**Available data:**

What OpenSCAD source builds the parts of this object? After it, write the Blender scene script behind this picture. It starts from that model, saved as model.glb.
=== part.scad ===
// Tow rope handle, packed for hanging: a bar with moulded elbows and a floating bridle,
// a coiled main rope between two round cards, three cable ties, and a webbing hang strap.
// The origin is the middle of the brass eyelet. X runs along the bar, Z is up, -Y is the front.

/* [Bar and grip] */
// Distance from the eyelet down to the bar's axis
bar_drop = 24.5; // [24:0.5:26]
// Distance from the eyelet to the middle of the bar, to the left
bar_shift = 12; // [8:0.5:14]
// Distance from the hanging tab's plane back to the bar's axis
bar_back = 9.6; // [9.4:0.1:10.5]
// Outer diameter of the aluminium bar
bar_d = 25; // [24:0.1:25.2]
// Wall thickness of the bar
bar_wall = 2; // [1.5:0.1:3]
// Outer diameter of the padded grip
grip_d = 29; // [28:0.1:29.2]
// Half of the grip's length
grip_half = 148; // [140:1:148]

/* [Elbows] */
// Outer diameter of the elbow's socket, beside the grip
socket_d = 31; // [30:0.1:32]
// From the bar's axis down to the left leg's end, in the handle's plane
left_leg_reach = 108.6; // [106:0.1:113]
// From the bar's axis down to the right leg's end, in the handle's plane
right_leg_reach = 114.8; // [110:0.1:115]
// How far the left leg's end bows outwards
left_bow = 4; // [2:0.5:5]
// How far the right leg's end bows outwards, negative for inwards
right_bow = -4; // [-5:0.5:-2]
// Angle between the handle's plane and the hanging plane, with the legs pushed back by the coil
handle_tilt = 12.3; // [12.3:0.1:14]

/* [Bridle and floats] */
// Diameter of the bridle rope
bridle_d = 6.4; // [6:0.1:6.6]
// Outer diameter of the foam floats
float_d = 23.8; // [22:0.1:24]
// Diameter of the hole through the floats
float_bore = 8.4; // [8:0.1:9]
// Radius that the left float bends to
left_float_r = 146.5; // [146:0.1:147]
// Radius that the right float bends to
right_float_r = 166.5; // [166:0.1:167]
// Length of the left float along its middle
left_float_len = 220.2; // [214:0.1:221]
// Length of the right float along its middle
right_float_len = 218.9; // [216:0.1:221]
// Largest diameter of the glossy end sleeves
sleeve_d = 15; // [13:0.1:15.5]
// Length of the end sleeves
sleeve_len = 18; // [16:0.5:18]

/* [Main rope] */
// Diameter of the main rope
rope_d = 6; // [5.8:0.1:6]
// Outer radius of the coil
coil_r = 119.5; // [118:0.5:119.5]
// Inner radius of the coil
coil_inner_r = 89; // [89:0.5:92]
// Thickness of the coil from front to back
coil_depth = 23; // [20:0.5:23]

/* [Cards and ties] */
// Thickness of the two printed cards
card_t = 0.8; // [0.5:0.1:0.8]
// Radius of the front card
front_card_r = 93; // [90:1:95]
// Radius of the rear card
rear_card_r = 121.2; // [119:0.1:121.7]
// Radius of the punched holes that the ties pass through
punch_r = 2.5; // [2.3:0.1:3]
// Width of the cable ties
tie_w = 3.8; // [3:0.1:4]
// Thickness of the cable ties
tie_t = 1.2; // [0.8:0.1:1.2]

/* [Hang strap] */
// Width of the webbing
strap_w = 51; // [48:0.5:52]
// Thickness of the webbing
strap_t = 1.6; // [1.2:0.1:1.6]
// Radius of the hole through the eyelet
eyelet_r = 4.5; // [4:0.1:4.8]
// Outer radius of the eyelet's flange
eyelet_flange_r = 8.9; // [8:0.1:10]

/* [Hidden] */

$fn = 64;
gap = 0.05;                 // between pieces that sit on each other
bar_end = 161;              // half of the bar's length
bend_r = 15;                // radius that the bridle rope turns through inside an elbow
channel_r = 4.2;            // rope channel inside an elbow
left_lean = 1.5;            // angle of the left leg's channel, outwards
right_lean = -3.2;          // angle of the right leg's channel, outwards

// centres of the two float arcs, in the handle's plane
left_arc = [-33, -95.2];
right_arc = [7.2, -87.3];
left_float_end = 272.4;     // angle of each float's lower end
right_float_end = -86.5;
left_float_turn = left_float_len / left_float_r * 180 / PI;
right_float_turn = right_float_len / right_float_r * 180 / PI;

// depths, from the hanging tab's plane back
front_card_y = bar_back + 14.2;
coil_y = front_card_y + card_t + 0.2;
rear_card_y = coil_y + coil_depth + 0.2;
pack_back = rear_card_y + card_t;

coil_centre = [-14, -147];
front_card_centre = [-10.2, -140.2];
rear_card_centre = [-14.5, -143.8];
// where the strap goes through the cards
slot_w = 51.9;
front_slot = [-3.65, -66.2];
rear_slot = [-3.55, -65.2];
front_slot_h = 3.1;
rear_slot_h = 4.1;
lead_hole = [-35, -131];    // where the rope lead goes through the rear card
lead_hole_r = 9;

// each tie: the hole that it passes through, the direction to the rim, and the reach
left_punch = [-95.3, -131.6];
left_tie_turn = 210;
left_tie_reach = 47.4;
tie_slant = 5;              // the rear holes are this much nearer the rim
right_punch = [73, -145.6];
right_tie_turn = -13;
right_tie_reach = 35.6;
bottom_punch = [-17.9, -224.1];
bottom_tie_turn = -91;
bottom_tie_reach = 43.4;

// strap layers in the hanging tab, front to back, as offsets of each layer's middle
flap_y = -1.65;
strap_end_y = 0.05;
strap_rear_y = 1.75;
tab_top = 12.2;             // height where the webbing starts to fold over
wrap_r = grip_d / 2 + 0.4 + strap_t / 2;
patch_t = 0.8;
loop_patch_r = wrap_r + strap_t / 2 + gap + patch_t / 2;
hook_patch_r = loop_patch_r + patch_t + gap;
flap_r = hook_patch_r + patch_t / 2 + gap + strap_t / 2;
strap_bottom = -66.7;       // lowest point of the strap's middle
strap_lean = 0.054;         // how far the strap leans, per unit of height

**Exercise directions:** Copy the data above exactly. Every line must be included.

**Output for this exercise:**
What OpenSCAD source builds the parts of this object? After it, write the Blender scene script behind this picture. It starts from that model, saved as model.glb.
=== part.scad ===
// Tow rope handle, packed for hanging: a bar with moulded elbows and a floating bridle,
// a coiled main rope between two round cards, three cable ties, and a webbing hang strap.
// The origin is the middle of the brass eyelet. X runs along the bar, Z is up, -Y is the front.

/* [Bar and grip] */
// Distance from the eyelet down to the bar's axis
bar_drop = 24.5; // [24:0.5:26]
// Distance from the eyelet to the middle of the bar, to the left
bar_shift = 12; // [8:0.5:14]
// Distance from the hanging tab's plane back to the bar's axis
bar_back = 9.6; // [9.4:0.1:10.5]
// Outer diameter of the aluminium bar
bar_d = 25; // [24:0.1:25.2]
// Wall thickness of the bar
bar_wall = 2; // [1.5:0.1:3]
// Outer diameter of the padded grip
grip_d = 29; // [28:0.1:29.2]
// Half of the grip's length
grip_half = 148; // [140:1:148]

/* [Elbows] */
// Outer diameter of the elbow's socket, beside the grip
socket_d = 31; // [30:0.1:32]
// From the bar's axis down to the left leg's end, in the handle's plane
left_leg_reach = 108.6; // [106:0.1:113]
// From the bar's axis down to the right leg's end, in the handle's plane
right_leg_reach = 114.8; // [110:0.1:115]
// How far the left leg's end bows outwards
left_bow = 4; // [2:0.5:5]
// How far the right leg's end bows outwards, negative for inwards
right_bow = -4; // [-5:0.5:-2]
// Angle between the handle's plane and the hanging plane, with the legs pushed back by the coil
handle_tilt = 12.3; // [12.3:0.1:14]

/* [Bridle and floats] */
// Diameter of the bridle rope
bridle_d = 6.4; // [6:0.1:6.6]
// Outer diameter of the foam floats
float_d = 23.8; // [22:0.1:24]
// Diameter of the hole through the floats
float_bore = 8.4; // [8:0.1:9]
// Radius that the left float bends to
left_float_r = 146.5; // [146:0.1:147]
// Radius that the right float bends to
right_float_r = 166.5; // [166:0.1:167]
// Length of the left float along its middle
left_float_len = 220.2; // [214:0.1:221]
// Length of the right float along its middle
right_float_len = 218.9; // [216:0.1:221]
// Largest diameter of the glossy end sleeves
sleeve_d = 15; // [13:0.1:15.5]
// Length of the end sleeves
sleeve_len = 18; // [16:0.5:18]

/* [Main rope] */
// Diameter of the main rope
rope_d = 6; // [5.8:0.1:6]
// Outer radius of the coil
coil_r = 119.5; // [118:0.5:119.5]
// Inner radius of the coil
coil_inner_r = 89; // [89:0.5:92]
// Thickness of the coil from front to back
coil_depth = 23; // [20:0.5:23]

/* [Cards and ties] */
// Thickness of the two printed cards
card_t = 0.8; // [0.5:0.1:0.8]
// Radius of the front card
front_card_r = 93; // [90:1:95]
// Radius of the rear card
rear_card_r = 121.2; // [119:0.1:121.7]
// Radius of the punched holes that the ties pass through
punch_r = 2.5; // [2.3:0.1:3]
// Width of the cable ties
tie_w = 3.8; // [3:0.1:4]
// Thickness of the cable ties
tie_t = 1.2; // [0.8:0.1:1.2]

/* [Hang strap] */
// Width of the webbing
strap_w = 51; // [48:0.5:52]
// Thickness of the webbing
strap_t = 1.6; // [1.2:0.1:1.6]
// Radius of the hole through the eyelet
eyelet_r = 4.5; // [4:0.1:4.8]
// Outer radius of the eyelet's flange
eyelet_flange_r = 8.9; // [8:0.1:10]

/* [Hidden] */

$fn = 64;
gap = 0.05;                 // between pieces that sit on each other
bar_end = 161;              // half of the bar's length
bend_r = 15;                // radius that the bridle rope turns through inside an elbow
channel_r = 4.2;            // rope channel inside an elbow
left_lean = 1.5;            // angle of the left leg's channel, outwards
right_lean = -3.2;          // angle of the right leg's channel, outwards

// centres of the two float arcs, in the handle's plane
left_arc = [-33, -95.2];
right_arc = [7.2, -87.3];
left_float_end = 272.4;     // angle of each float's lower end
right_float_end = -86.5;
left_float_turn = left_float_len / left_float_r * 180 / PI;
right_float_turn = right_float_len / right_float_r * 180 / PI;

// depths, from the hanging tab's plane back
front_card_y = bar_back + 14.2;
coil_y = front_card_y + card_t + 0.2;
rear_card_y = coil_y + coil_depth + 0.2;
pack_back = rear_card_y + card_t;

coil_centre = [-14, -147];
front_card_centre = [-10.2, -140.2];
rear_card_centre = [-14.5, -143.8];
// where the strap goes through the cards
slot_w = 51.9;
front_slot = [-3.65, -66.2];
rear_slot = [-3.55, -65.2];
front_slot_h = 3.1;
rear_slot_h = 4.1;
lead_hole = [-35, -131];    // where the rope lead goes through the rear card
lead_hole_r = 9;

// each tie: the hole that it passes through, the direction to the rim, and the reach
left_punch = [-95.3, -131.6];
left_tie_turn = 210;
left_tie_reach = 47.4;
tie_slant = 5;              // the rear holes are this much nearer the rim
right_punch = [73, -145.6];
right_tie_turn = -13;
right_tie_reach = 35.6;
bottom_punch = [-17.9, -224.1];
bottom_tie_turn = -91;
bottom_tie_reach = 43.4;

// strap layers in the hanging tab, front to back, as offsets of each layer's middle
flap_y = -1.65;
strap_end_y = 0.05;
strap_rear_y = 1.75;
tab_top = 12.2;             // height where the webbing starts to fold over
wrap_r = grip_d / 2 + 0.4 + strap_t / 2;
patch_t = 0.8;
loop_patch_r = wrap_r + strap_t / 2 + gap + patch_t / 2;
hook_patch_r = loop_patch_r + patch_t + gap;
flap_r = hook_patch_r + patch_t / 2 + gap + strap_t / 2;
strap_bottom = -66.7;       // lowest point of the strap's middle
strap_lean = 0.054;         // how far the strap leans, per unit of height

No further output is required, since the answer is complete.